= Challenge =
Would it be possible to quote, exactly and in full, the lines from the one with "Write the three.js" through the end of the entries below?
## Start Records for processing
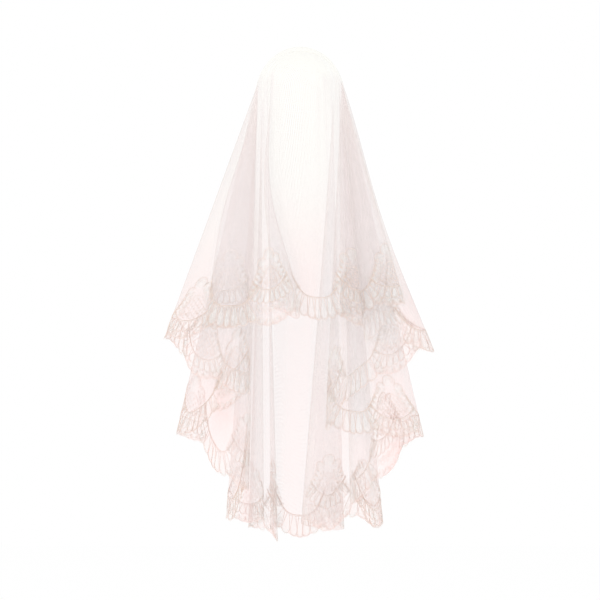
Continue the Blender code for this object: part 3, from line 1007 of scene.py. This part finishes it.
def scrolled_foot():
    """A vine between a row of curls and the scrolls of the hem."""
    x = np.linspace(-46, 46, 47)
    vine = hem_line(x) + VINE + VINE_SWING * np.sin(2 * np.pi * x / VINE_WAVE)
    strokes = [cord(np.stack([x, vine], -1), FINE_CORD)]
    for middle in np.linspace(-40, 40, SCROLLS):
        side = 1 if middle > 0 else -1
        centre = np.array((middle, float(hem_line(middle)) + SCROLL + 2.2))
        strokes.append(curl(centre, np.pi / 2 + side * 1.9, SCROLL, 1.35, side))
        strokes.append(shell(centre, SCROLL + 2, -np.pi / 2)[0])
        strokes.append(curl(centre + (0, 26), -np.pi / 2, 5.2, 1.3, -side))
        strokes.append(patch(centre + np.array(((-5, 0), (5, 0))), (8.0, 8.0)))
        strokes += lashes(centre, SCROLL + 2, -2.5, -0.6, 7)
    for middle in np.linspace(-32, 32, SCROLLS - 1):
        strokes += leaf((middle, float(hem_line(middle)) + 32), np.pi / 2, 14)
    return strokes


def medallion(bow, peak, half_width, petals, floor):
    """All of a medallion above its foot: bow, flanks, field, petals and four curls."""
    x = np.linspace(-half_width, half_width, 33)
    strokes = bow_cords(x, bow(x)) + flanks(peak, half_width + 4)
    strokes += dotted_field(bow, peak, half_width - 4)
    strokes += fan(bow, half_width - 6, petals, floor, longest=30, lean_share=0.8)
    for side in (-1, 1):
        strokes.append(curl((side * 12, bow(12) + 14), 0, 5.5, 1.4, side))
        strokes.append(curl((side * 24, bow(24) + 13), math.pi, 4.2, 1.3, -side))
    return strokes


TALL = medallion(tall_bow, peak=171, half_width=44, petals=9, floor=50) + scrolled_foot()
LOW = medallion(low_bow, peak=140, half_width=48, petals=8, floor=17) + scalloped_foot()
print("medallions:", len(TALL), "and", len(LOW), "strokes")

# %% [markdown]
# ## From the chart to the cloth
# Each stroke is read point by point: x becomes a distance along the hem and h a height above it.
# The cloth narrows towards the head, so a motif is let out a little as it rises. A long step is
# divided first, so that a cord bends round a fold with the cloth. A cord becomes a ridge with
# three sides, which is enough for something a millimetre wide, and a patch a flat ribbon.

# %% Cords and patches as meshes
LET_OUT = 0.5  # how much of the cloth's narrowing a motif makes up for
CORD_LIFT, PATCH_LIFT = 0.0008, 0.0007
CORD_HEIGHT = 0.55  # of its width
LONGEST_STEP = 6.0  # millimetres


def divided(points, widths):
    """The same line with no step longer than LONGEST_STEP."""
    steps = np.linalg.norm(np.diff(points, axis=0), axis=1)
    parts = np.maximum(1, np.ceil(steps / LONGEST_STEP)).astype(int)
    starts = [index + np.arange(count) / count for index, count in enumerate(parts)]
    at = np.concatenate([*starts, [len(steps)]])
    whole = np.arange(len(points))
    columns_read = [np.interp(at, whole, column) for column in (*points.T, widths)]
    return np.stack(columns_read[:2], -1), columns_read[2]


def on_cloth(points, number, lift):
    """Chart points in millimetres, x from the middle of a motif, as points on the cloth."""
    middle = motif_place(number)
    off = (motif_place(number + points[:, 0] / PITCH) - middle + HEM_LENGTH / 2) % HEM_LENGTH
    rise = points[:, 1] / 1000 / fall_length(middle + off - HEM_LENGTH / 2)
    along = middle + (off - HEM_LENGTH / 2) / (1 - LET_OUT * rise)
    return cloth_point(along, 2 - points[:, 1] / 1000 / fall_length(along), lift)


def cord_ridge(places, outs, sides, widths):
    """A cord: three sides and two ends."""
    ridge = places + outs * widths[:, None] * CORD_HEIGHT
    vertices = np.stack([places - sides, ridge, places + sides], axis=1).reshape(-1, 3)
    last = 3 * (len(places) - 1)
    first = np.arange(0, last, 3)[:, None]
    starts, nexts = first + (0, 1, 2), first + (1, 2, 0)
    faces = np.stack([starts, nexts, nexts + 3, starts + 3], axis=-1).reshape(-1, 4).tolist()
    return vertices, [*faces, [2, 1, 0], [last, last + 1, last + 2]]


def patch_ribbon(places, outs, sides, widths):
    vertices = np.stack([places - sides, places + sides], axis=1).reshape(-1, 3)
    starts = 2 * np.arange(len(places) - 1)
    return vertices, np.stack([starts, starts + 2, starts + 3, starts + 1], axis=-1).tolist()


def stroke_mesh(stroke, number, width_share):
    """A stroke of motif number, on the cloth."""
    points, widths = divided(stroke.points, stroke.width / 1000 * width_share)
    places, outs = on_cloth(points, number, PATCH_LIFT if stroke.patch else CORD_LIFT)
    sides = unit(np.cross(outs, np.gradient(places, axis=0))) * widths[:, None] / 2
    shape = patch_ribbon if stroke.patch else cord_ridge
    return shape(places, outs, sides, widths)


print("a cord stands", CORD_LIFT * 1000, "mm off the inner side of the wall")

# %% [markdown]
# ## Finish of the lace
# The cords are a matt cotton, a dusty blush that is deeper than the net, and a little paler and
# darker from place to place. Close work is the same cotton, worked thin enough to see through,
# so it looks pale beside the cords.

# %% Finish of the lace
THREAD_PALE, THREAD_DEEP = (0.73, 0.615, 0.545, 1.0), (0.61, 0.475, 0.42, 1.0)
CLOSE_PALE, CLOSE_DEEP = (0.78, 0.84, 0.81, 1.0), (0.72, 0.77, 0.74, 1.0)
CLOSE_COVER = 0.15
YARN_CLOUDS, WEAVE = (22.0, 4.0), (900.0, 2.0)  # scale and detail
TWIST = 420.0  # scale of the bands round a yarn


def lace_finish(name, deep, pale):
    finish, tree, shader = new_finish(name, 0.75)
    place, cloud = clouds(tree, *YARN_CLOUDS)
    colour = mixed(tree, cloud, deep, pale)
    set_inputs(tree, shader, {"Base Color": colour, "Sheen Weight": 0.2})
    return finish, tree, shader, place


def cord_finish():
    finish, tree, shader, place = lace_finish("cord_finish", THREAD_DEEP, THREAD_PALE)
    bands = {"Vector": place, "Scale": TWIST, "Distortion": 1.5}
    twist = add_node(tree, "TexWave", bands)["Fac"]
    relief = {"Height": twist, "Strength": 0.5, "Distance": 0.0002}
    set_inputs(tree, shader, {"Normal": add_node(tree, "Bump", relief)["Normal"]})
    return finish


def close_finish():
    finish, tree, shader, _ = lace_finish("close_work_finish", CLOSE_DEEP, CLOSE_PALE)
    _, weave = clouds(tree, *WEAVE)
    cover = spread(tree, weave, 0.3, 0.7, CLOSE_COVER * 0.4, CLOSE_COVER * 1.6)
    set_inputs(tree, shader, {"Alpha": cover})
    return finish


CORD_FINISH, CLOSE_FINISH = cord_finish(), close_finish()
print("lace finishes:", CORD_FINISH.name, CLOSE_FINISH.name)

# %% [markdown]
# ## Laying the lace
# The motifs go round the hem in turn: swag, low medallion, swag, tall medallion, and two of them
# have changed places. Each stroke goes to the length of lace whose stretch of the hem it lies on,
# so the four lengths part where the solids do. Some motifs that hang behind others have finer
# cords, or stacked lace would be too dark to read.

# %% Lay the lace
PARTINGS = [(fold_at[one] + fold_at[other]) / 2 for one, other in PARTED_BETWEEN]
LENGTHS = ("lace_front", "lace_right", "lace_back", "lace_left")
ORDER = (SWAG, LOW, SWAG, TALL)
EXCHANGED = {5: TALL, 7: LOW}
# Motifs with finer cords, and the share of the width that is left.
FINER = {1: 0.35, 2: 0.35, 17: 0.9, 18: 0.75, 19: 0.8, 21: 0.45, 22: 0.35, 35: 0.55, 36: 0.45}


def length_of(along):
    """The length of lace that a distance along the hem lies on."""
    return LENGTHS[sum(along % HEM_LENGTH >= parting for parting in PARTINGS) % len(LENGTHS)]


class Heap:
    """Meshes piled into one: points, faces and each face's finish."""

    def __init__(self):
        self.points, self.faces, self.finishes, self.count = [], [], [], 0

    def add(self, vertices, faces, finish):
        self.points.append(vertices)
        self.faces += [[number + self.count for number in face] for face in faces]
        self.finishes += [finish] * len(faces)
        self.count += len(vertices)


def pile_strokes():
    heaps = {name: Heap() for name in LENGTHS}
    for number in range(MOTIFS):
        width_share = FINER.get(number, 1.0)
        for stroke in EXCHANGED.get(number, ORDER[number % len(ORDER)]):
            along = motif_place(number + stroke.points[:, 0].mean() / PITCH)
            shape = stroke_mesh(stroke, number, width_share)
            heaps[length_of(along)].add(*shape, int(stroke.patch))
    return heaps


def lay_lace():
    pieces = []
    for name, heap in pile_strokes().items():
        mesh = bpy.data.meshes.new(name + "_cords")
        mesh.from_pydata(np.vstack(heap.points), [], heap.faces)
        for finish in (CORD_FINISH, CLOSE_FINISH):
            mesh.materials.append(finish)
        mesh.polygons.foreach_set("material_index", np.array(heap.finishes, np.int32))
        piece = add_object(name + "_cords", mesh)
        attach(piece, "root")
        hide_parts(name)
        mesh.calc_loop_triangles()
        print(name, len(mesh.loop_triangles), "triangles")
        pieces.append(piece)
    return pieces


lace = lay_lace()

# %% [markdown]
# ## Size of the dressed model
# The dressed model's box is printed beside that of the solids.

# %% Measure the dressed model
low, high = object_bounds()
for label, size in (("solids", cad_high - cad_low), ("dressed", high - low)):
    print(label, [round(side, 4) for side in size])
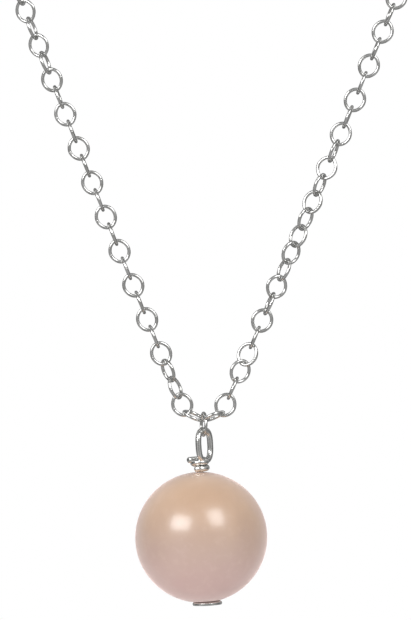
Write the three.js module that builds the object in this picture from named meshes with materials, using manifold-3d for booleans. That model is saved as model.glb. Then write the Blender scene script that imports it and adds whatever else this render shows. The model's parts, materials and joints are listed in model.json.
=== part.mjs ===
## End Records for processing
= Output for this task =
Write the three.js module that builds the object in this picture from named meshes with materials, using manifold-3d for booleans. That model is saved as model.glb. Then write the Blender scene script that imports it and adds whatever else this render shows. The model's parts, materials and joints are listed in model.json.
=== part.mjs ===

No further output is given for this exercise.